%%

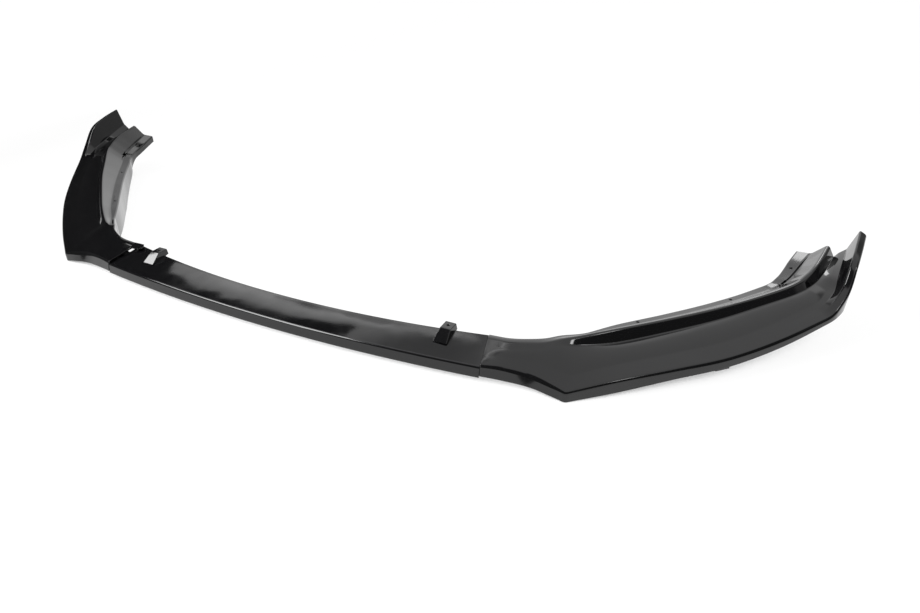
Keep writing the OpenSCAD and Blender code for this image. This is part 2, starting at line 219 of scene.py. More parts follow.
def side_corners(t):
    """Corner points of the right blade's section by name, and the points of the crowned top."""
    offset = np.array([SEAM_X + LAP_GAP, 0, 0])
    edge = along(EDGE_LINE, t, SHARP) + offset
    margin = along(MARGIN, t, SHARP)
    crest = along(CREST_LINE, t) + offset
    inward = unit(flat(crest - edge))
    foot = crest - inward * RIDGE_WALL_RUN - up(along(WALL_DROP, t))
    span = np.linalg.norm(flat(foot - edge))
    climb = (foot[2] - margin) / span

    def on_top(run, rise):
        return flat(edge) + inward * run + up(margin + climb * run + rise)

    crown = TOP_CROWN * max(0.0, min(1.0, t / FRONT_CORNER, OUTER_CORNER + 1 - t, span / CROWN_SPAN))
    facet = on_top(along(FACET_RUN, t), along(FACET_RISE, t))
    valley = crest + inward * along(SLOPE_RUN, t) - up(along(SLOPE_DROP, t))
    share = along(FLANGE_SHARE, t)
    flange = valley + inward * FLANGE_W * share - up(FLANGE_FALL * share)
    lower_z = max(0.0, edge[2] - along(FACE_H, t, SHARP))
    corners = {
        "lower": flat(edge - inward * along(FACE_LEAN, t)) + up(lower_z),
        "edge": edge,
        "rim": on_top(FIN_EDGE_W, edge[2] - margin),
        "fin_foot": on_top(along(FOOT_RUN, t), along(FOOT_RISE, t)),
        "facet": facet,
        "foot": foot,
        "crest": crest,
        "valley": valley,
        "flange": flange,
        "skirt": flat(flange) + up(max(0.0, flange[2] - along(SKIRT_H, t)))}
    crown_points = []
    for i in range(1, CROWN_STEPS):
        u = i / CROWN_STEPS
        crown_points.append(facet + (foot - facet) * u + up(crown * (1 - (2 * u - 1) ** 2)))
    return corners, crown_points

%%

▶ **Do this**
What are the exact lines from the beginning of the material through the line containing "climb = (foot[2] - margin) / span"? Write out those lines alone.

▶ **Exercise result**
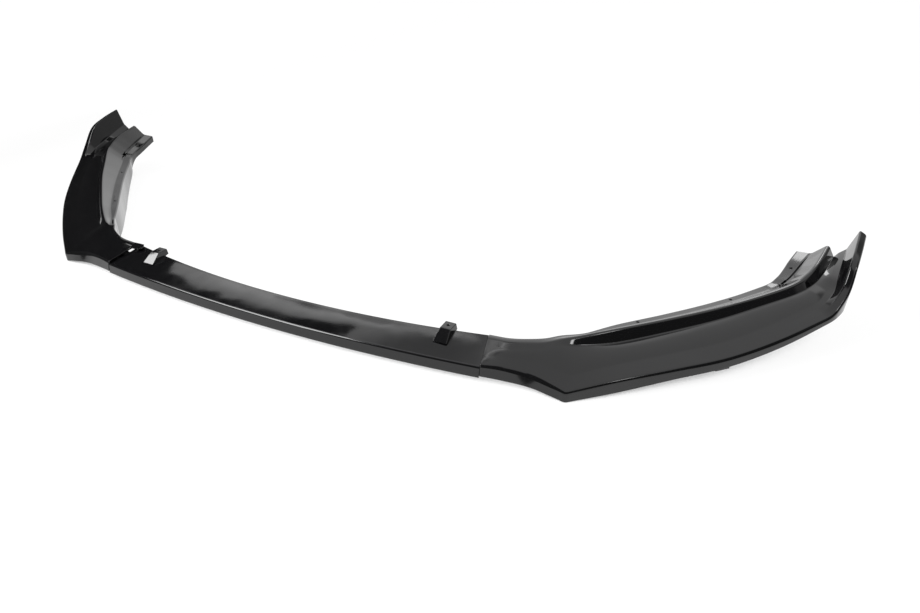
Keep writing the OpenSCAD and Blender code for this image. This is part 2, starting at line 219 of scene.py. More parts follow.
def side_corners(t):
    """Corner points of the right blade's section by name, and the points of the crowned top."""
    offset = np.array([SEAM_X + LAP_GAP, 0, 0])
    edge = along(EDGE_LINE, t, SHARP) + offset
    margin = along(MARGIN, t, SHARP)
    crest = along(CREST_LINE, t) + offset
    inward = unit(flat(crest - edge))
    foot = crest - inward * RIDGE_WALL_RUN - up(along(WALL_DROP, t))
    span = np.linalg.norm(flat(foot - edge))
    climb = (foot[2] - margin) / span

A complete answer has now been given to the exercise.